One of the biggest complaints from labor, especially MCEA, is the lack of transparency by the school system.  That can be remedied by giving the three unions – MCEA, SEIU Local 500 and MCAAP (the supervisors) – ex officio, non-voting seats on the school board.  Those seats should be excluded from any role on compensation, working conditions, collective bargaining and personnel appointments because of the potential for obvious conflicts.  But otherwise, the holders of those seats should be entitled to receive the same information as any other school board members.  This arrangement would help institutionalize the kind of collaboration practiced by Weast which has now been sadly missing for years.

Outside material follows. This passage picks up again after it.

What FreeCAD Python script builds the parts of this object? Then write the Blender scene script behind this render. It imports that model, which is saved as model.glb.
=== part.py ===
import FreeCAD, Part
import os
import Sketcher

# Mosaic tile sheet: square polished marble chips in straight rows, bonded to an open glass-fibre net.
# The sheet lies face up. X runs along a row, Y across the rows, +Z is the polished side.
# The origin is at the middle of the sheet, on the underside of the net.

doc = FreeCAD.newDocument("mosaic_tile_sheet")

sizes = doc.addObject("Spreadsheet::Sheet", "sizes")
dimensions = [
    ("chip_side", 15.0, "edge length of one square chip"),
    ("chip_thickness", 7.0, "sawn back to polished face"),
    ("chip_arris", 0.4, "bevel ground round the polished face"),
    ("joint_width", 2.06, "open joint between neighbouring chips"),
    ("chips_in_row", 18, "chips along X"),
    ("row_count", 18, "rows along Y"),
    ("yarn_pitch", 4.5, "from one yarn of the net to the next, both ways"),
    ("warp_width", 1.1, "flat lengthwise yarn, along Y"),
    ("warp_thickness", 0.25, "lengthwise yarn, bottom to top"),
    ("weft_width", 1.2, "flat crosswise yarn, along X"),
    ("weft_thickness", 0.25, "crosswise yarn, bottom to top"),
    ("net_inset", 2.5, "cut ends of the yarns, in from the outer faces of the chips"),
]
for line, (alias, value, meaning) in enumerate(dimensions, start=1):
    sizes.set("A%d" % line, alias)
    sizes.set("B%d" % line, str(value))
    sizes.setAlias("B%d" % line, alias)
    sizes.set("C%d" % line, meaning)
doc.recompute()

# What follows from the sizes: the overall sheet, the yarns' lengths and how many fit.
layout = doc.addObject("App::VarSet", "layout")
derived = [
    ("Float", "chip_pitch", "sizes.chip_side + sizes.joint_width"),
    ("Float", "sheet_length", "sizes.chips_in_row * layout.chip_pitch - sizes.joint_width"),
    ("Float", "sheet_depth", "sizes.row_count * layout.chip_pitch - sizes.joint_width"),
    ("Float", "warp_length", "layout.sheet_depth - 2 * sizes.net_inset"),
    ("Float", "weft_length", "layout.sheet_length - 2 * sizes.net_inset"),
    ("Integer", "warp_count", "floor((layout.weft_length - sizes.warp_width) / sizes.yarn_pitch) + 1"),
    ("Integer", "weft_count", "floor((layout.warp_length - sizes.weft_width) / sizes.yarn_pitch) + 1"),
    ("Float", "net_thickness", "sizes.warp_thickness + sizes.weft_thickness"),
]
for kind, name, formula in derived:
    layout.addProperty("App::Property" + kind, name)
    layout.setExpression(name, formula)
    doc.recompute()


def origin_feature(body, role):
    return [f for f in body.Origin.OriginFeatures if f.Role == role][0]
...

Imagine how management would behave if it knew that it had to share information with labor.  And imagine how labor would behave if it no longer had to fight to find out what was going on.  I bet this would have a taming effect on both sides.

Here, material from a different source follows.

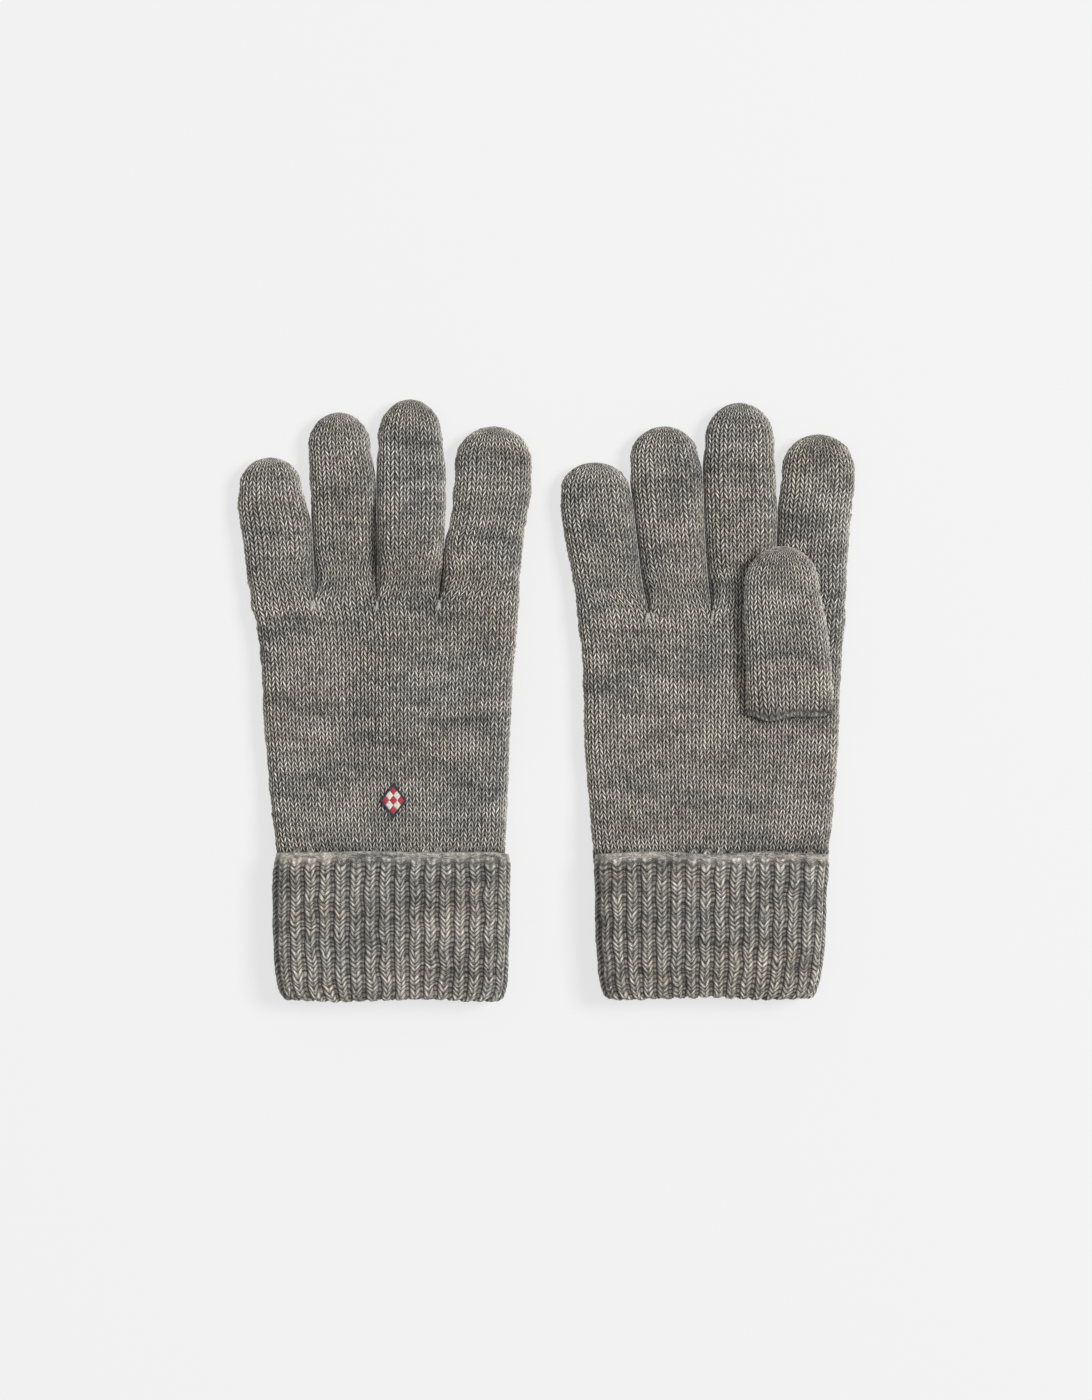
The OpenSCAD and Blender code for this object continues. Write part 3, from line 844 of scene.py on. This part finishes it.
def wool(name, brightness, stitch_dark, sunk_dark):
    """Heather wool: dark, middle and light fibres mixed along the yarn, darker down between the stitches."""
    material, tree, shader = new_material(name)
    place = node(tree, "ShaderNodeTexCoord").outputs["Object"]
    knit, leg = attribute(tree, "knit"), attribute(tree, "leg")
    height, depth = stitch_height(tree, knit, leg)

    patches = noise(tree, stretched(tree, place, (45, 95, 80)), 1.0, 2.0)
    runs = noise(tree, stretched(tree, knit, (0.14, 0.8, 0)), 1.0, 1.0)
    stitch = noise(tree, stretched(tree, knit, (1.3, 1.3, 0)), 1.0, 1.0)
    fibres = noise(tree, stretched(tree, knit, (3.0, 9.0, 0)), 1.0, 2.0)
    hairs = noise(tree, place, 2200.0, 2.0)
    total = 0.5
    for part, weight in ((patches, 0.54), (runs, 0.4), (stitch, 0.85), (fibres, 1.05), (hairs, 0.95)):
        total = math_node(tree, "MULTIPLY_ADD", math_node(tree, "SUBTRACT", part, 0.5), weight, total)
    color = ramp(tree, total, [(stop, tuple(brightness * c for c in rgb)) for stop, rgb in HEATHER])
    tint = ramp(tree, noise(tree, stretched(tree, place, (22, 50, 40)), 1.0, 1.0), TINTS)
    color = product(tree, color, tint)
    lit = math_node(tree, "MAXIMUM", ranged(tree, height, stitch_dark, 1.2), 0.04)
    shade = math_node(tree, "MULTIPLY", lit, ranged(tree, depth, sunk_dark, 1.0))
    scaled = node(tree, "ShaderNodeVectorMath", operation="SCALE")
    tree.links.new(color, scaled.inputs[0])
    tree.links.new(shade, scaled.inputs["Scale"])
    tree.links.new(scaled.outputs[0], shader.inputs["Base Color"])

    rise = math_node(tree, "MULTIPLY_ADD", fibres, 0.7, math_node(tree, "MULTIPLY", hairs, 0.5))
    add_bump(tree, shader, math_node(tree, "ADD", rise, height), 0.7, 0.0005)
    shader.inputs["Roughness"].default_value = 0.95
    shader.inputs["Specular IOR Level"].default_value = 0.15
    shader.inputs["Sheen Weight"].default_value = 0.3
    shader.inputs["Sheen Roughness"].default_value = 0.6
    return material


def sewing_thread(name, color, twist):
    """Shiny embroidery thread: a little lighter and darker along each strand."""
    material, tree, shader = new_material(name)
    place = node(tree, "ShaderNodeTexCoord").outputs["Object"]
    strands = noise(tree, place, twist, 2.0)
    dark, light = tuple(0.6 * c for c in color), tuple(min(1.0, 1.35 * c) for c in color)
    shades = ramp(tree, strands, [(0.3, dark), (0.5, color), (0.7, light)])
    tree.links.new(shades, shader.inputs["Base Color"])
    add_bump(tree, shader, strands, 0.4, 0.0002)
    shader.inputs["Roughness"].default_value = 0.55
    return material


# Stops of colour along the mix of fibres, and a faint cool to warm tint
HEATHER = ((0.2, (0.088, 0.085, 0.083)), (0.5, (0.372, 0.349, 0.314)), (0.8, (0.76, 0.711, 0.636)))
TINTS = ((0.3, (0.975, 1.0, 1.02)), (0.7, (1.02, 1.005, 0.95)))
WOOL = wool("heather_wool", 1.46, -0.2, 0.42)
RIB_WOOL = wool("heather_wool_rib", 1.12, 0.03, 0.93)
KNOT_YARN = sewing_thread("darning_yarn", (0.42, 0.408, 0.375), 1500.0)
RED_THREAD = sewing_thread("red_thread", (0.40, 0.035, 0.05), 2500.0)
CREAM_THREAD = sewing_thread("cream_thread", (0.75, 0.70, 0.62), 2500.0)
NAVY_THREAD = sewing_thread("navy_thread", (0.022, 0.028, 0.055), 2500.0)


def paint(obj, material):
    obj.data.materials.clear()
    obj.data.materials.append(material)
    return obj


# ---------------------------------------------------------------- assembly

for side in SIDES:
    hand_body = side + "_hand"
    hand = paint(make_hand(side), WOOL)
    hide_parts(side + "_hand")
    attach(hand, hand_body)
    for k, finger_name in enumerate(FINGERS):
        finger = paint(make_finger(side, k), WOOL)
        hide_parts(f"{side}_{finger_name}_base", f"{side}_{finger_name}_tip")
        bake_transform(finger)
    thumb = paint(make_thumb(side), WOOL)
    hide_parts(side + "_thumb")
    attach(thumb, side + "_thumb")
    knots = make_crotch_stitches(side)
    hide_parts(side + "_crotch_stitches")
    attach(knots, hand_body)
    turned, lining = make_cuff(side)
    for piece, cad_node in ((turned, "_outer_cuff"), (lining, "_inner_cuff")):
        paint(piece, RIB_WOOL)
        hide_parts(side + cad_node)
        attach(piece, hand_body)

emblem = make_emblem()
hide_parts("left_emblem")
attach(emblem, "left_hand")

# ---------------------------------------------------------------- floor, light and camera

FRAME_H = 560.0   # height of the picture on the floor, in millimetres
CAMERA_Z = 2.4    # in metres, as all of the lights and the floor are
SENSOR = 36.0


def plain_material(name, color, glow):
    material, _, shader = new_material(name)
    shader.inputs["Base Color"].default_value = (*color, 1)
    shader.inputs["Roughness"].default_value = 1.0
    shader.inputs["Specular IOR Level"].default_value = 0.0
    shader.inputs["Emission Color"].default_value = (1, 1, 1, 1)
    shader.inputs["Emission Strength"].default_value = glow
    return material


def make_floor():
    size = 3.0
    mesh = bpy.data.meshes.new("floor")
    corners = [(-size, -size, 0), (size, -size, 0), (size, size, 0), (-size, size, 0)]
    mesh.from_pydata(corners, [], [(0, 1, 2, 3)])
    floor = bpy.data.objects.new("floor", mesh)
    bpy.context.scene.collection.objects.link(floor)
    floor.location.z = -0.0002
    mesh.materials.append(plain_material("pale_floor", (0.2, 0.2, 0.2), 0.69))


def area_light(name, place, size, power):
    data = bpy.data.lights.new(name, "AREA")
    data.shape = "SQUARE"
    data.size = size
    data.energy = power
    light = bpy.data.objects.new(name, data)
    light.location = place
    light.rotation_euler = (-Vector(place)).to_track_quat("-Z", "Y").to_euler()
    bpy.context.scene.collection.objects.link(light)


make_floor()
area_light("soft_key", (3.4, 0.92, 3.8), 1.7, 219.0)
area_light("soft_fill", (-0.9, 0.3, 1.5), 1.4, 3.0)
world = bpy.data.worlds.new("studio")
world.use_nodes = True
world.node_tree.nodes["Background"].inputs["Color"].default_value = (1, 1, 1, 1)
world.node_tree.nodes["Background"].inputs["Strength"].default_value = 0.36
bpy.context.scene.world = world
bpy.context.scene.view_settings.view_transform = "Standard"

camera_data = bpy.data.cameras.new("camera")
camera_data.sensor_fit = "VERTICAL"
camera_data.sensor_height = SENSOR
camera_data.lens = SENSOR * CAMERA_Z / (FRAME_H * MM)
camera = bpy.data.objects.new("camera", camera_data)
camera.location = (0, 0, CAMERA_Z)
bpy.context.scene.collection.objects.link(camera)
bpy.context.scene.camera = camera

Yes, this would be unusual in Maryland, where students sit on school boards but not employee organizations.  But it’s common for companies in Europe to allocate board seats to employee representatives.  And when I worked in the labor movement, my general president held a board seat with one of our largest union contractors.  Why not pass a state law establishing this in Montgomery County on a pilot basis and see how it works?  It’s far preferable to the sight of MCPS employees banging on hearing room doors with bullhorns to get in.

I get that this package is a heavy lift and there are elements in it that will displease everyone.

I get that it would take unusual courage, skill and vision to pull it off.

And I understand the risks.

But think of the alternative.  If our present trajectory continues, we could have finger pointing, budget headaches, distrust, employee dislocations and – ultimately – decline in the schools for years on end.  And what would that look like during the next recession, when the county no longer enjoys big reserves and easy revenue growth?  What then?

Whether it’s through these ideas or others, the problems at MCPS and in county government can be fixed.  Let’s get to work.